At a time when the financial planning industry has been under immense, critical scrutiny, the release by the Australian Securities and Investments Commission (ASIC) of its Report 499, ‘Financial advice: Fees for no service', has to be viewed as a major ‘ball drop' on the part of the major banks and AMP.

The degree to which the findings revealed in ASIC's Report 499 have let down the industry can be measured by the following statement from the Minister for Revenue and Financial Services, Kelly O'Dwyer: "… What's been revealed today by ASIC's report, and ASIC is the regulator for banks, is a very serious failure in financial advice with the major banks and also with AMP. They have been charging clients over a number of years for fees when no service was actually being provided".
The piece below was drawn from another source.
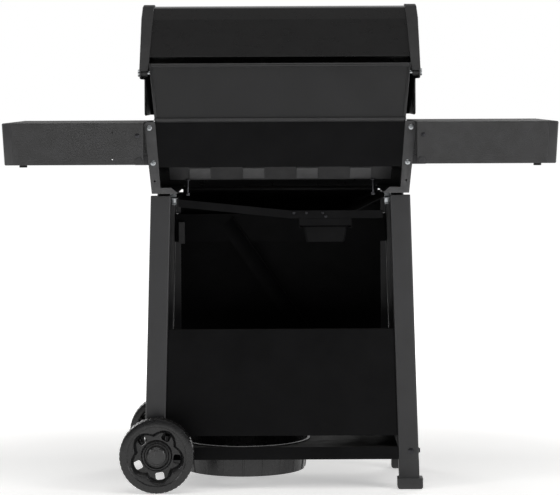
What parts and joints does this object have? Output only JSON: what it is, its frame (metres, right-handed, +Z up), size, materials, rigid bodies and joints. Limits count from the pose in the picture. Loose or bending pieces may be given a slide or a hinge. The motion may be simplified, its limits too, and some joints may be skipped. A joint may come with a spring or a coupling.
{
  "type": "gas barbecue grill",
  "caption": "Wheeled gas barbecue with a roll-back lid, fold-down side shelves, a cabinet for the bottle and a sliding grease tray; it grills food over gas burners.",
  "frame": {"origin": "on the floor, in the middle of the whole footprint", "axes": "+X the cook's right, across the width; -Y the front, towards the cook; +Z up"},
  "size_m": [1.4094, 0.5644, 1.2538],
  "materials": {
    "black_plastic": "moulded black plastic, slight sheen",
    "black_rubber": "black rubber",
    "brass": "machined brass",
    "cast_iron": "matt enamelled cast iron",
    "charcoal_casting": "cast aluminium, fine-textured charcoal coating",
    "frame_paint": "satin dark grey powder coat",
    "grained_grey_sheet": "grained dark grey powder coat",
    "matt_black_sheet": "matt black heat-resistant paint",
    "needle_red": "red paint",
    "satin_black_enamel": "baked satin black enamel on pressed steel",
    "stainless": "brushed stainless steel",
    "wheel_plastic": "moulded black plastic",
    "zinc_steel": "bright zinc plate"
  },
  "bodies": {
    "cart": {"axle": "zinc_steel", "bottle_recess": "matt_black_sheet", "bottom_shelf": "matt_black_sheet", "burners": "stainless", "control_panel": "satin_black_enamel", "cradles": "frame_paint", "cross_brace": "frame_paint", "door_catch": "black_plastic", "door_pins": "frame_paint", "feet": "black_plastic", "firebox": "charcoal_casting", "flame_tamers": "stainless", "frame_screws": "zinc_steel", "front_rail": "frame_paint", "gas_inlet": "brass", "gas_manifold": "zinc_steel", "grate_left": "cast_iron", "grate_right": "cast_iron", "igniter": "black_plastic", "knob_bezels": "stainless", "leg_front_left": "frame_paint", "leg_front_right": "frame_paint", "leg_rear_left": "frame_paint", "leg_rear_right": "frame_paint", "lid_pivot_pins": "zinc_steel", "rear_heat_shield": "matt_black_sheet", "rear_hood": "satin_black_enamel", "rear_panel": "matt_black_sheet", "shelf_hinges": "frame_paint", "side_panel_left": "frame_paint", "side_panel_right": "frame_paint", "top_rails": "frame_paint", "tray_rails": "zinc_steel", "warming_rack": "stainless"},
    "lid": {"lid_skin": "satin_black_enamel", "lid_end_right": "charcoal_casting", "lid_end_left": "charcoal_casting", "lid_handle": "stainless", "thermometer": "stainless"},
    "needle": {"thermometer_needle": "needle_red"},
    "cabinet_door": {"door": "satin_black_enamel", "door_handle": "stainless"},
    "front_wheel": {"wheel_front": "wheel_plastic", "hub_cap_front": "black_plastic"},
    "rear_wheel": {"wheel_rear": "wheel_plastic", "hub_cap_rear": "black_plastic"},
    "right_shelf": {"shelf_right": "grained_grey_sheet", "shelf_right_end": "black_plastic", "shelf_right_bumpers": "black_rubber"},
    "left_shelf": {"shelf_left": "grained_grey_sheet", "shelf_left_end": "black_plastic", "shelf_left_bumpers": "black_rubber"},
    "burner_knob_1": {"knob_1": "black_plastic"},
    "burner_knob_2": {"knob_2": "black_plastic"},
    "burner_knob_3": {"knob_3": "black_plastic"},
    "burner_knob_4": {"knob_4": "black_plastic"},
    "spark_button": {"ignition_button": "black_plastic"},
    "tray": {"grease_tray": "matt_black_sheet", "cup_holder": "matt_black_sheet"},
    "cup": {"drip_cup": "matt_black_sheet"}
  },
  "joints": [
    {"name": "lid_hinge", "type": "hinge", "parent": "cart", "child": "lid", "pos_m": [0, 0.22391, 1.068], "axis": [-1, 0, 0], "range_deg": [0, 95]},
    {"name": "needle_turn", "type": "hinge", "parent": "lid", "child": "needle", "pos_m": [0, -0.21519, 1.078], "axis": [0, 1, 0], "range_deg": [0, 250]},
    {"name": "door_hinge", "type": "hinge", "parent": "cart", "child": "cabinet_door", "pos_m": [-0.267, -0.13909, 0.43], "axis": [0, 0, -1], "range_deg": [0, 110]},
    {"name": "front_wheel_spin", "type": "hinge", "parent": "cart", "child": "front_wheel", "pos_m": [0.318, -0.18409, 0.095], "axis": [0, 1, 0], "continuous": true},
    {"name": "rear_wheel_spin", "type": "hinge", "parent": "cart", "child": "rear_wheel", "pos_m": [0.318, 0.24191, 0.095], "axis": [0, 1, 0], "continuous": true},
    {"name": "right_shelf_fold", "type": "hinge", "parent": "cart", "child": "right_shelf", "pos_m": [0.358, 0.02891, 0.845], "axis": [0, 1, 0], "range_deg": [0, 90]},
    {"name": "left_shelf_fold", "type": "hinge", "parent": "cart", "child": "left_shelf", "pos_m": [-0.358, 0.02891, 0.845], "axis": [0, -1, 0], "range_deg": [0, 90]},
    {"name": "knob_1_turn", "type": "hinge", "parent": "cart", "child": "burner_knob_1", "pos_m": [-0.2055, -0.24809, 0.898], "axis": [0, -0.9243, 0.3818], "range_deg": [0, 180]},
    {"name": "knob_2_turn", "type": "hinge", "parent": "cart", "child": "burner_knob_2", "pos_m": [-0.0685, -0.24809, 0.898], "axis": [0, -0.9243, 0.3818], "range_deg": [0, 180]},
    {"name": "knob_3_turn", "type": "hinge", "parent": "cart", "child": "burner_knob_3", "pos_m": [0.0685, -0.24809, 0.898], "axis": [0, -0.9243, 0.3818], "range_deg": [0, 180]},
    {"name": "knob_4_turn", "type": "hinge", "parent": "cart", "child": "burner_knob_4", "pos_m": [0.2055, -0.24809, 0.898], "axis": [0, -0.9243, 0.3818], "range_deg": [0, 180]},
    {"name": "spark_push", "type": "slide", "parent": "cart", "child": "spark_button", "axis": [0, 0.9243, -0.3818], "range_m": [0, 0.005], "stiffness_N_per_m": 600, "springref_m": -0.003},
    {"name": "tray_slide", "type": "slide", "parent": "cart", "child": "tray", "axis": [0, 1, 0], "range_m": [0, 0.25]},
    {"name": "cup_slide", "type": "slide", "parent": "tray", "child": "cup", "axis": [0, 1, 0], "range_m": [0, 0.15]}
  ]
}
It does not matter that in a number of instances the banks self-reported their failings with respect to the issues raised in the report, the simple facts of the matter are that Report 499 will now be regularly cited by the critics as a reason why financial planners cannot and should not be trusted.

Perhaps more importantly, Report 499 does not involve the actions of a few "bad apples" or the provision of bad advice, it points to a situation of client fees being improperly harvested via poor institutionalised oversight or even maladministration.

It also does not matter that virtually all of the instances covered by Report 499 related to the industry as it existed before the Future of Financial Advice (FOFA) legislation was implemented in 2013. The collapse of Storm Financial Limited also occurred pre-FOFA and is also frequently quoted.

What matters is that ANZ, NAB, CBA, Westpac, and AMP licensees have been obliged to pay approximately $23.7 million in fee refunds and compensation to over 27,000 customers for charging advice fees without actually providing financial advice and that figure is likely to grow as work continues on the issue.

As bad as the reputational damage to the industry might be from this report, the instances it cites will come as little surprise to the many planners who have worked inside the wealth management operations of the major institutions over the past 20 or 30 years because it represents a manifestation of commission-based remuneration, particularly trailing commissions

This is how Minister O'Dwyer explained it on national radio: "… it can be that someone has gone along and they've seen a financial adviser and in that very first meeting the financial adviser has had the client sign a fee agreement, which involves a one-off payment for the initial advice and then an ongoing fee for the adviser to monitor that customer's circumstances going forward.

"And it could well be that that was never actually delivered, there wasn't a review each year and in fact that financial adviser might've left the bank and passed the file on to someone else who again has never actually actioned it."

In many ways, the findings of Report 499 could be interpreted as a validation of many of the things which financial planners found objectionable about the FOFA legislation as it was first drafted by the former Labor Government, particularly the elimination of commissions and the imposition of the opt-in arrangements.

With the benefit of 20/20 hindsight, it can be argued that opt-in would have eliminated the risk to both planners and their employers of being accused of charging for advice that was never delivered. In the meantime, the critics, including the industry funds, are shouting "I told you so".